Until Game 7, Alston had substituted for a position player just once in the Series, in the sixth game. But that was a move made necessary when Duke Snider twisted his ankle on a sprinkler head making a catch in center field in the third inning. Those darned Yankee Stadium outfield sprinklers . . . let us not forget Mickey Mantle was maimed by one during the 1951 World Series. Snider was back in the line-up for the Series finale, although the sprained ankle may have contributed to his 0-for-3 day.

Anyway, with Stengel starting Byrne in the finale, the right-handed-batting Zimmer was in Alston's Game 7 starting line-up, and the left-handed-batting Amoros not. And after Stengel changed pitchers, Alston pinch hit for Zimmer the first chance he had, necessitating a defensive replacement, which meant Gilliam moving to second and Amoros replacing Gilliam in left field.

That series of moves came just in time to save the game for the Dodgers, helping them to secure their first World Series triumph, which turned out to be their only World Series championship in Brooklyn.

Postscript: Neither Zimmer nor Amoros had the career they or the Dodgers envisioned. 

Sandy Amoros was a brilliant prospect who led the International League in batting with a .353 average in 1953, when he played for Brooklyn's top Triple-A team in Montreal. In the majors, however, Amoros had difficulty hitting lefties. Playing in only 517 major league games, mostly between 1954 and 1957, Amoros was almost exclusively a platoon-player against right-handed pitching, starting just six games against southpaws in his career—three of them, plus Game 6, in 1955—and had only 92 plate appearances against lefties. 
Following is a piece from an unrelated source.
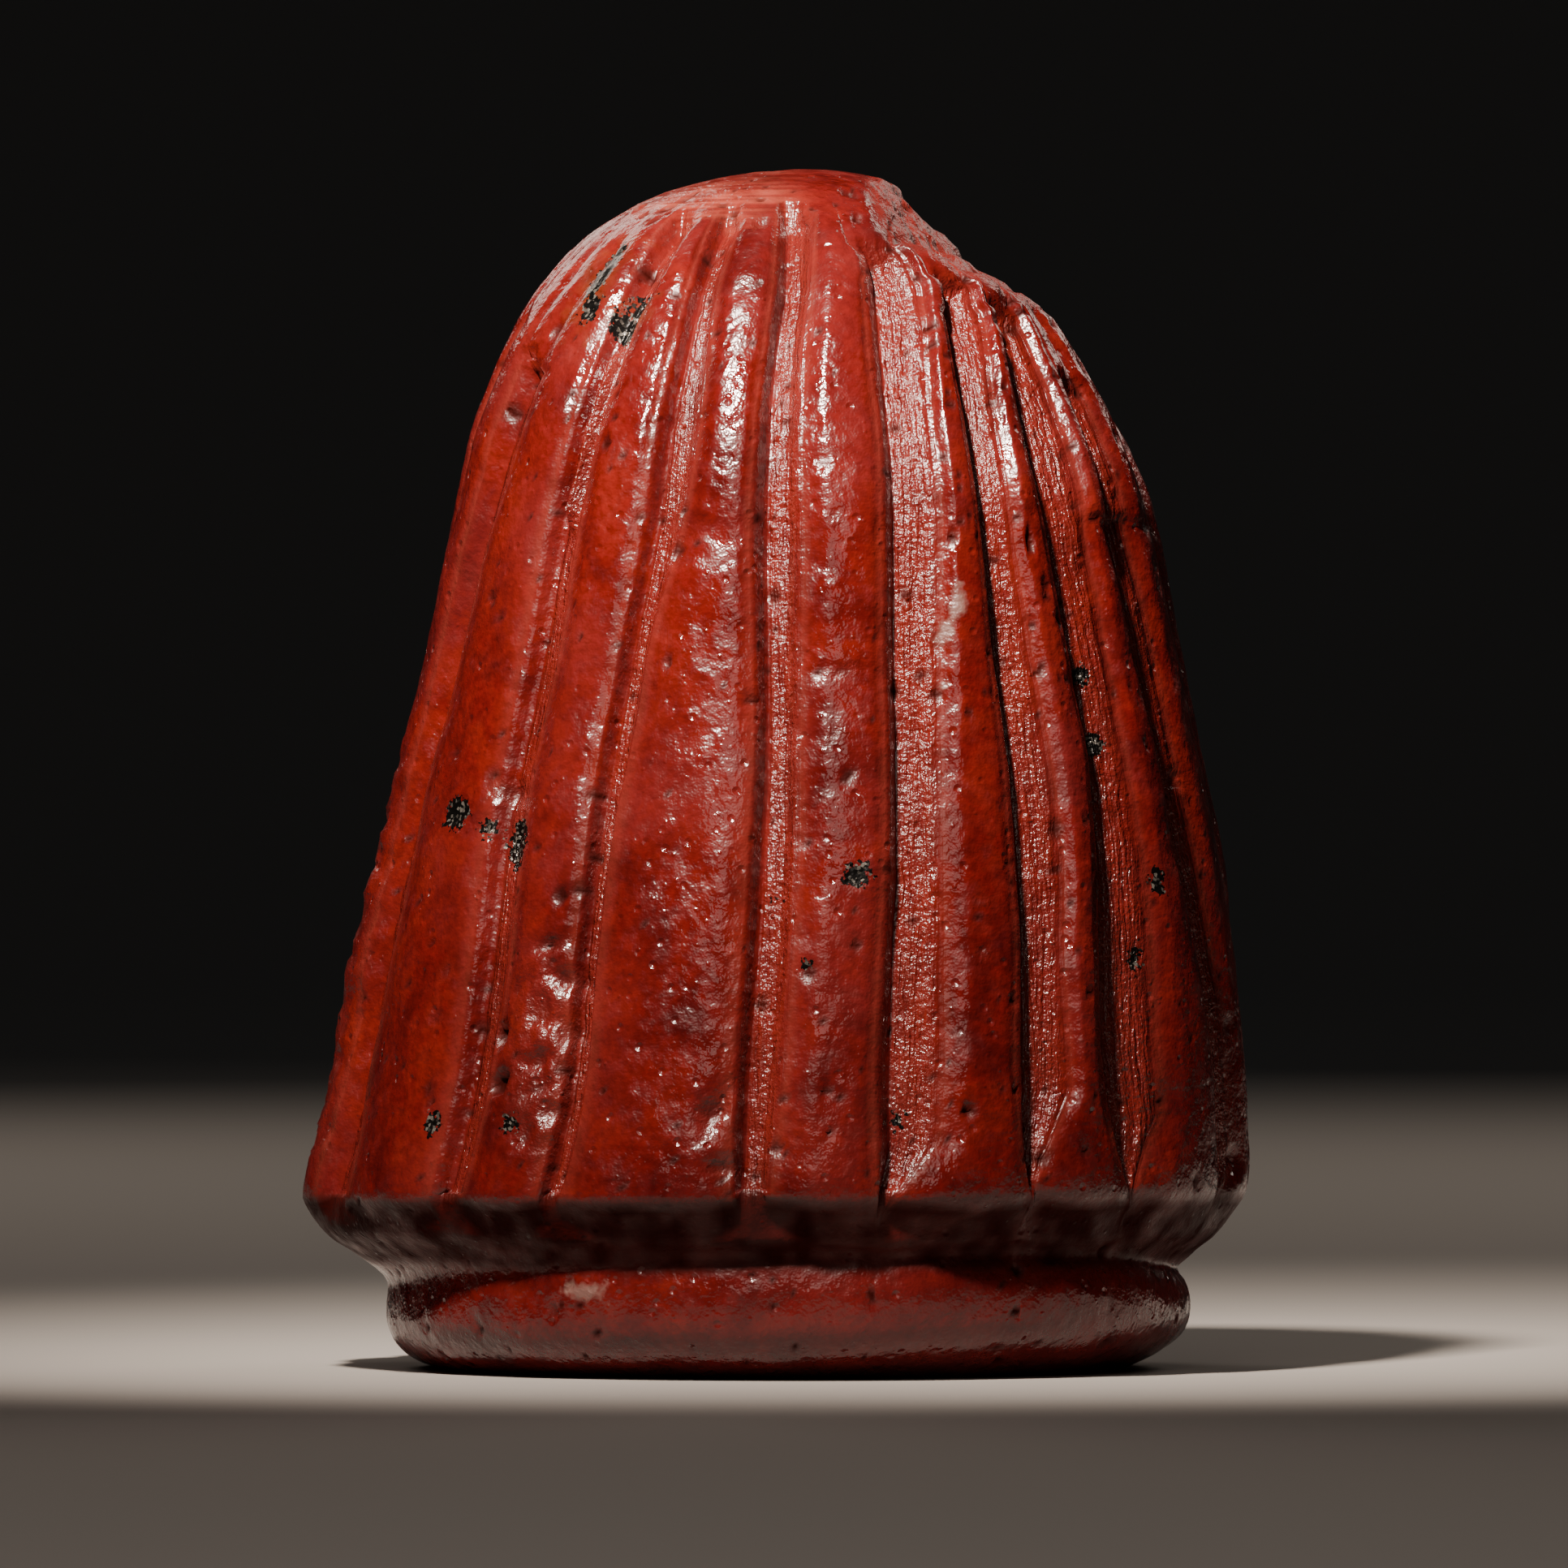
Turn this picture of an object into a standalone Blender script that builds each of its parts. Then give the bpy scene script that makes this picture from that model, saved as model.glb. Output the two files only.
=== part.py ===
"""Fluted stamp seal cut from one piece of red jasper.

The grip is a tall dome with eighteen grooves running down its sides. Its lower edge turns under
to a narrow waist, and a low round base below that ends in the flat face that carries the device.
The whole seal is a single stone, standing on that face. Metres, +Z up, the front towards -Y.
"""

import math

import bmesh
import bpy

MM = 0.001

# Overall size, in millimetres.
HEIGHT = 22.0

# The grooves run about a line slightly right of the middle of the widest ring.
AXIS_X = 0.5

# Height and radius down the worn left side, from the crown to the seal face.
LEFT_SIDE = (
    (22.0, 0.0),
    (21.9, 1.2),
    (21.65, 2.3),
    (21.3, 3.1),
    (20.8, 3.95),
    (20.1, 4.65),
    (19.1, 5.35),
    (17.6, 6.0),
    (16.2, 6.36),
    (14.7, 6.7),
    (12.8, 7.06),
    (10.2, 7.74),
    (8.7, 8.09),
    (6.2, 8.6),
    (4.3, 9.03),
    (3.2, 9.24),
    (2.85, 9.1),
    (2.45, 8.75),
    (2.15, 8.3),
    (1.85, 7.85),
    (1.6, 7.64),
    (1.2, 7.66),
    (0.75, 7.65),
    (0.35, 7.42),
    (0.1, 7.0),
    (0.0, 6.5),
)

# The same down the right side, before the break that has taken part of the crown there.
RIGHT_SIDE = (
    (22.0, 0.0),
    (21.9, 1.1),
    (21.65, 2.05),
    (21.3, 2.75),
    (20.8, 3.5),
    (20.1, 4.15),
    (19.5, 4.5),
    (18.9, 4.88),
    (17.6, 5.64),
    (16.2, 6.3),
    (14.7, 6.66),
    (12.8, 7.06),
    (10.2, 7.58),
    (8.7, 7.82),
    (6.2, 8.08),
    (4.3, 8.17),
    (3.3, 8.12),
    (2.8, 7.83),
    (2.4, 7.45),
    (2.1, 7.05),
    (1.85, 6.8),
    (1.55, 6.98),
    (1.15, 7.07),
    (0.7, 6.95),
    (0.3, 6.5),
    (0.0, 5.9),
)

# The break at the right of the crown: two scars that meet in a notch, a steep one above it and a
# shallow one below. Each is given by its fall for each millimetre outwards, and by how far it
# turns, in degrees, to each side of the azimuth that the break faces.
NOTCH_RADIUS = 2.9
NOTCH_Z = 20.27
BREAK_FACES = 90.0
CROWN_SCARS = (
    (1.18, 14.0),
    (0.48, 6.0),
)

UNBROKEN = 99.0

# The edges of the break are worn round over about this length.
BREAK_EDGE_WEAR = 0.5

# Towards the front the waist lies higher and the base reaches further out, as the band of light
# on the base and the shadow above it show.
FRONT_WAIST_RISE = 0.45
FRONT_BASE_REACH = 0.5

# The grooves that the photograph shows, from left to right: azimuth about the axis, in degrees
# from the front towards the right, and width, each at five heights; then depth, the height of the
# top end, the height of the low end, and the length over which its right edge slants in.
GROOVE_HEIGHTS = (3.5, 7.5, 12.0, 16.0, 19.0)
FRONT_GROOVES = (
    ((-72.0, -72.0, -71.0, -67.0, -62.0), (1.5, 1.4, 1.25, 1.1, 1.1), 0.42, 18.6, 2.35, 0.0),
    ((-46.3, -44.6, -44.6, -42.7, -40.6), (0.85, 1.0, 0.92, 0.87, 0.75), 0.44, 21.1, 2.35, 0.0),
    ((-31.1, -29.0, -27.3, -23.9, -22.6), (0.5, 0.6, 0.68, 0.87, 0.7), 0.42, 21.1, 2.35, 0.0),
    ((-6.4, -5.0, -4.0, -4.6, -3.6), (0.8, 1.0, 0.98, 0.95, 0.85), 0.58, 21.2, 2.35, 0.0),
    ((12.4, 13.8, 15.9, 17.6, 20.3), (1.1, 1.25, 1.16, 1.15, 1.24), 0.52, 20.7, 2.7, 1.6),
    ((33.5, 32.6, 33.5, 32.8, 37.4), (1.15, 1.18, 1.0, 0.86, 1.08), 0.48, 20.2, 3.3, 1.9),
    ((49.5, 47.3, 48.8, 48.1, 53.0), (1.35, 1.7, 1.2, 1.42, 1.65), 0.48, 19.7, 3.0, 1.7),
    ((73.5, 69.0, 64.5, 64.0, 67.5), (1.1, 1.1, 1.1, 1.1, 1.0), 0.45, 18.4, 2.7, 1.0),
)

# The ten at the back, which the photograph doesn't show, are spread evenly.
BACK_GROOVE_COUNT = 10
BACK_GROOVE = ((1.15, 1.1, 1.05, 1.0, 1.0), 0.45, 20.0, 2.5, 1.0)
TOP_END_LENGTH = 0.7
LOW_END_LENGTH = 0.7
TAPER_END_SHARE = 0.15

# Each groove has a steep left wall, a floor that rises to the right and a soft right wall, given
# as places across it from -1 to 1 and the share of the full depth there.
GROOVE_SECTION = ((-1.0, 0.0), (-0.48, 0.97), (0.05, 0.84), (0.55, 0.42))
WIDEST_SHARE = 0.42
CUT_STARTS = 2.2

# A lobe between two grooves is a little flatter than the round of the plan.
LOBE_CROWN = 0.16

# Mesh spacing: columns for each lobe and each groove, and heights of the rings.
LOBE_COLUMNS = 4
RING_HEIGHTS = (
    0.0, 0.1, 0.35, 0.75, 1.2, 1.6, 1.85, 2.1, 2.35, 2.65, 3.0, 3.6, 5.0, 7.0,
    9.0, 11.2, 13.4, 15.4, 17.0, 18.3, 19.2, 19.9, 20.45, 20.95, 21.35, 21.65, 21.82,
)

# The device in the seal face: a ring line, a cross and four drilled dots.
RING_LINE_RADIUS = 5.0
RING_LINE_WIDTH = 0.36
RING_LINE_DEPTH = 0.32
CROSS_LENGTH = 7.0
CROSS_WIDTH = 0.62
STROKE_ACROSS_DEPTH = 0.44
STROKE_UPRIGHT_DEPTH = 0.5
DOT_RADIUS = 0.68
DOT_PLACE = 2.05
DOT_DEPTH = 0.5
CUTTER_STANDS_OUT = 0.4


def clear_scene():
    """Takes away whatever the scene holds."""
    for item in list(bpy.data.objects):
        bpy.data.objects.remove(item, do_unlink=True)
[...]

Zimmer had difficulty hitting anybody, perhaps because of a horrific beaning in 1953, when he was a hot prospect with the Dodgers' Triple-A team in St. Paul, that left him unconscious for 10 days with a fractured skull. Don Zimmer was never a star player, but went on to become a cherished baseball figure as a manager and, ultimately, as the wise confidant to Joe Torre when Torre was building his Hall of Fame managerial credentials in the Yankee dugout.